◆ GIVEN TASK: Where the data below has the string "objects", return the whole line.
───── DATA LINES ─────
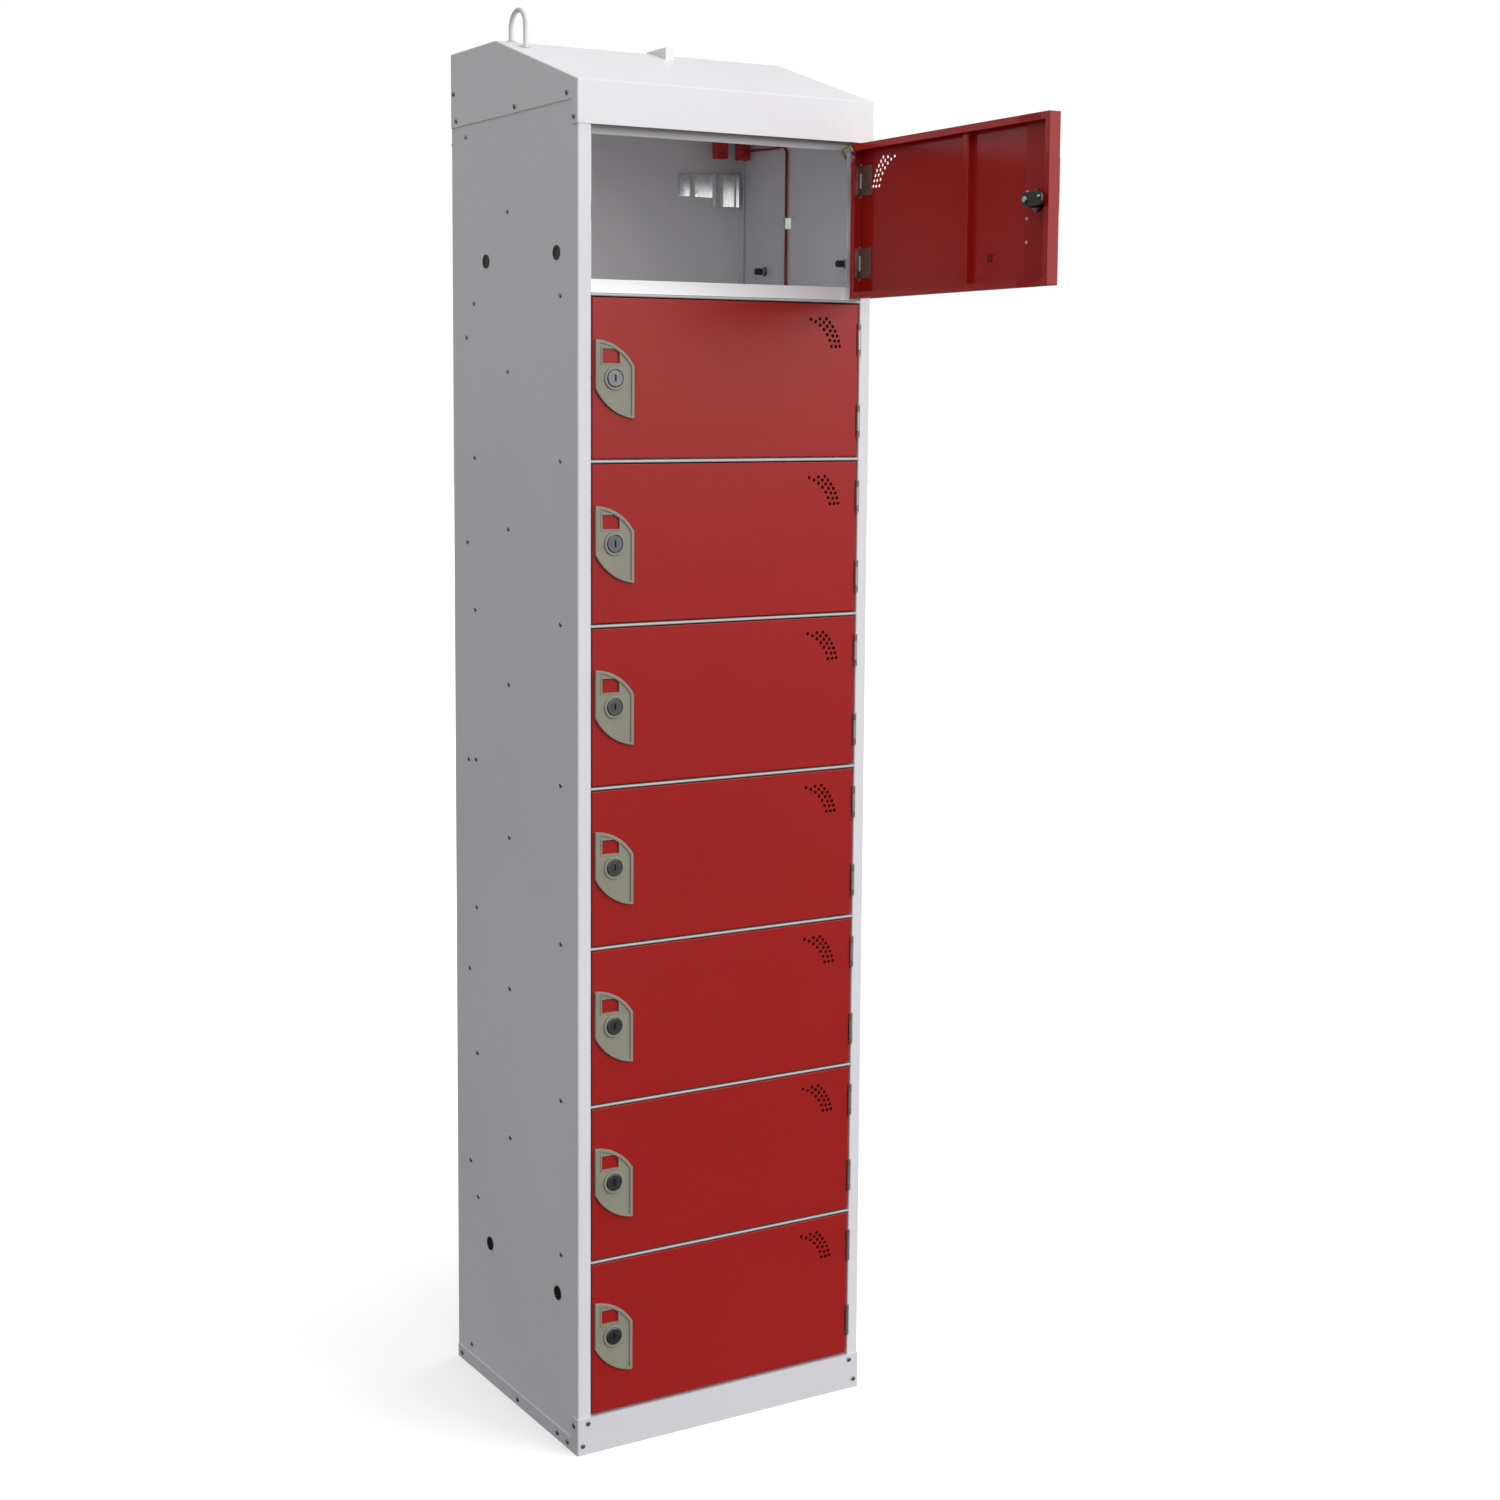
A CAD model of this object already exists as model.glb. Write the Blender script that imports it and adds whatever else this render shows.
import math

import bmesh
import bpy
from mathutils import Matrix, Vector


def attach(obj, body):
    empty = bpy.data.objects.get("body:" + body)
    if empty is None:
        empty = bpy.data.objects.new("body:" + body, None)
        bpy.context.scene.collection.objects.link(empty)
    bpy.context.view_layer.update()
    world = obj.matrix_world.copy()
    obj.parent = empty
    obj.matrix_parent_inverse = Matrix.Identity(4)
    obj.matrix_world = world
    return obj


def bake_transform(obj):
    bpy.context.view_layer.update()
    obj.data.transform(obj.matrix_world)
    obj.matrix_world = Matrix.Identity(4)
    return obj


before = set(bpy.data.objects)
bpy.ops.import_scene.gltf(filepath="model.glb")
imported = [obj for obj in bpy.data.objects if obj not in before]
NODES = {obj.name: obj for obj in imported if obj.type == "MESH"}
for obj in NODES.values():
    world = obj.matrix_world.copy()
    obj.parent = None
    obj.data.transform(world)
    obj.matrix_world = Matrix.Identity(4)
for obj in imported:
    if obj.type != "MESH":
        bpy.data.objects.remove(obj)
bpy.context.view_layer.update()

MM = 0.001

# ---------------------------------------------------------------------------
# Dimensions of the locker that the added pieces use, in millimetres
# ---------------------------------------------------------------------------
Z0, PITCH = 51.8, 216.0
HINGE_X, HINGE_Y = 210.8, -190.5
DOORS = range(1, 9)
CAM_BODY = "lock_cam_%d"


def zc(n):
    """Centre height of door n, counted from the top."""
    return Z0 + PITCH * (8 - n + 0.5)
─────
◆ SOLUTION TO THIS TASK:
    empty = bpy.data.objects.get("body:" + body)
        empty = bpy.data.objects.new("body:" + body, None)
        bpy.context.scene.collection.objects.link(empty)
before = set(bpy.data.objects)
imported = [obj for obj in bpy.data.objects if obj not in before]
        bpy.data.objects.remove(obj)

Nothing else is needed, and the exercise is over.